How about Einstein speaking? Or Richard Feynman explaining how atoms jiggle. A refresher on the Bataan death march? Or maybe the Casals Quartet playing Haydn. Bob Marley? Sometimes an ad precedes a video, but you already know how to ignore those. It’s not that easy to think of someone who lived in the age of moving image recording that’s not represented on YouTube. For students at all levels, YouTube is often neglected, and unmatched, as a fount of primary source material. You can now browse topical "channels" on YouTube, or subscribe to them, but I don’t see the point. Why browse at all when you can see history sing? If history isn't enough for you, you might try digesting some of YouTube's amazing statistics. Sometimes our greatest treasures lie hidden in plain sight. This is one of them. Use it while it’s still free: it’s owned by Google.
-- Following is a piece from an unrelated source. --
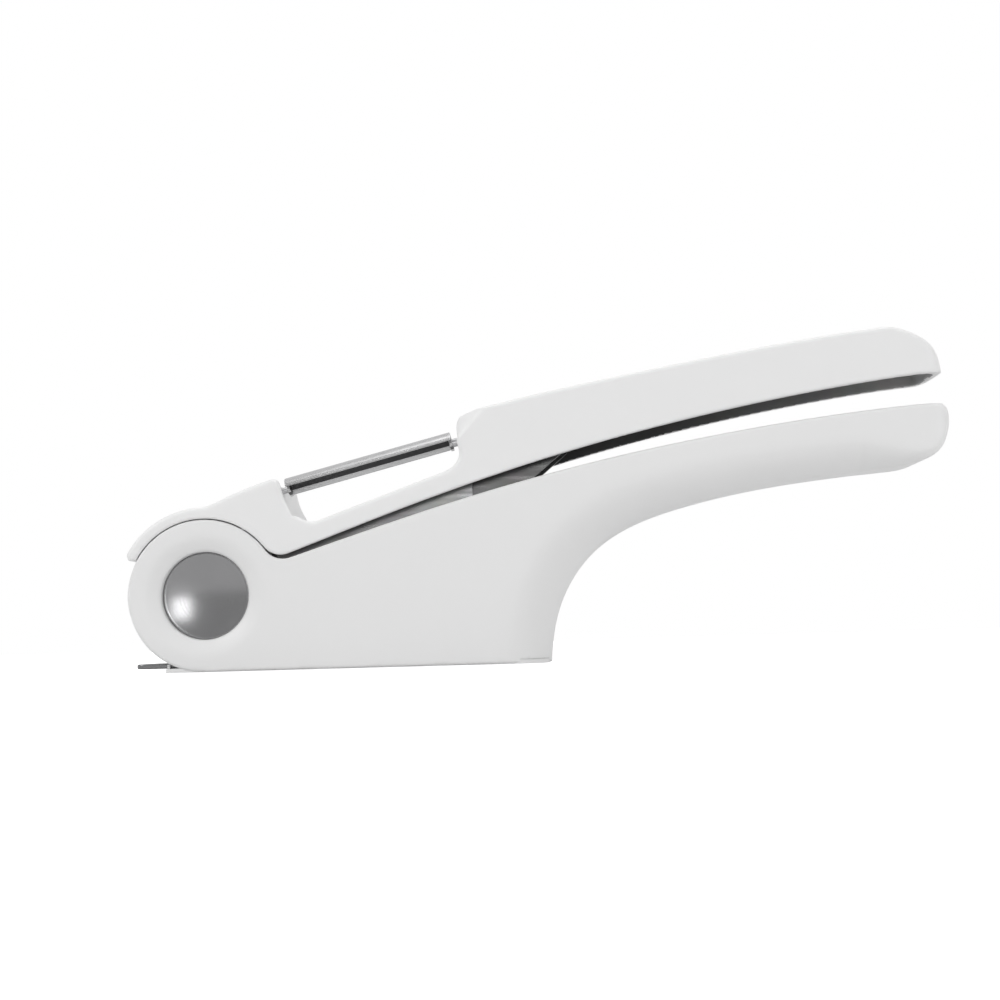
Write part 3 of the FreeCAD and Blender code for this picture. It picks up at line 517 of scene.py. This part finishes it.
def blade_field(x, y, z):
    """The blade in its own axes: X along it, its arc's centre on the axis."""
    middle = (BLADE_FIRST + BLADE_LAST) / 2
    half_long = (BLADE_LAST - BLADE_FIRST) / 2
    reach, radius = np.abs(x - middle) - half_long, np.hypot(y, z)
    ring = np.abs(radius - BLADE_R + BLADE_THICK / 2) - BLADE_THICK / 2
    edge = (np.arctan2(np.abs(y), z) - BLADE_SPAN) * BLADE_R
    shell = both(ring, np.maximum(edge, reach), BLADE_EDGE_R)
    # the slot opens inwards, so that its far side is a cutting edge
    bevel = (BLADE_R - radius) * SLOT_BEVEL
    slot = np.maximum(np.abs(y - SLOT_OFF) - SLOT_HALF + SLOT_TRIM - bevel, reach + SLOT_END)
    shell = without(shell, np.maximum(slot, -z), SLOT_EDGE_R)
    # a web at each end holds a swivel pin
    web = np.maximum(np.abs(y) - WEB_HALF, BLADE_SINK - WEB_DROP - z)
    web = np.maximum(radius - BLADE_R + WEB_IN, web)
    web = np.maximum(web, np.abs(reach + BLADE_THICK / 2) - BLADE_THICK / 2)
    return np.minimum(shell, web)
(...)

Paul Wiener of Ann Arbor was a librarian for 32 years at Stony Brook University, in Long Island, N.Y., where he managed the English Literature, Art and Film Collections. He may be reached at pwiener@gmail.com.

Comments

PattyinYpsi

Sat, May 19, 2012 : 3:41 p.m.

As usual, you've enriched my week with your picks. The Gallery of Graphic Design isn't just nostalgic (and often hilariously so)--it's a fabulous resource for the many of us who collect 20th century antiques. And since I'm one of those people, thanks for introducing me to this one. It's also, as you say, an amazing history of print ads, my favorite of which presents canned corn with peppers as appropriate for Christmas because the Christmas colors are already mixed in. You just know that one followed a five-martini lunch! And thanks for the reminder about the hidden treasures of YouTube too.

Larry Kestenbaum

Mon, May 21, 2012 : 8:09 p.m.

Very much agreed -- it's a great resource I had not heard of before.

Unusual Suspect

Sat, May 19, 2012 : 3:39 p.m.

Another useful toll is the AdBlocker add-on for Firefox, especially when combined with the AdBlocker Element Hiding Helper. It's makes AnnArbor.com actually readable.

Mich-transplant

Sat, May 19, 2012 : 1:50 p.m.

Paul, continue to educate and entertain us with your wonderful writing! I love your concluding sentences.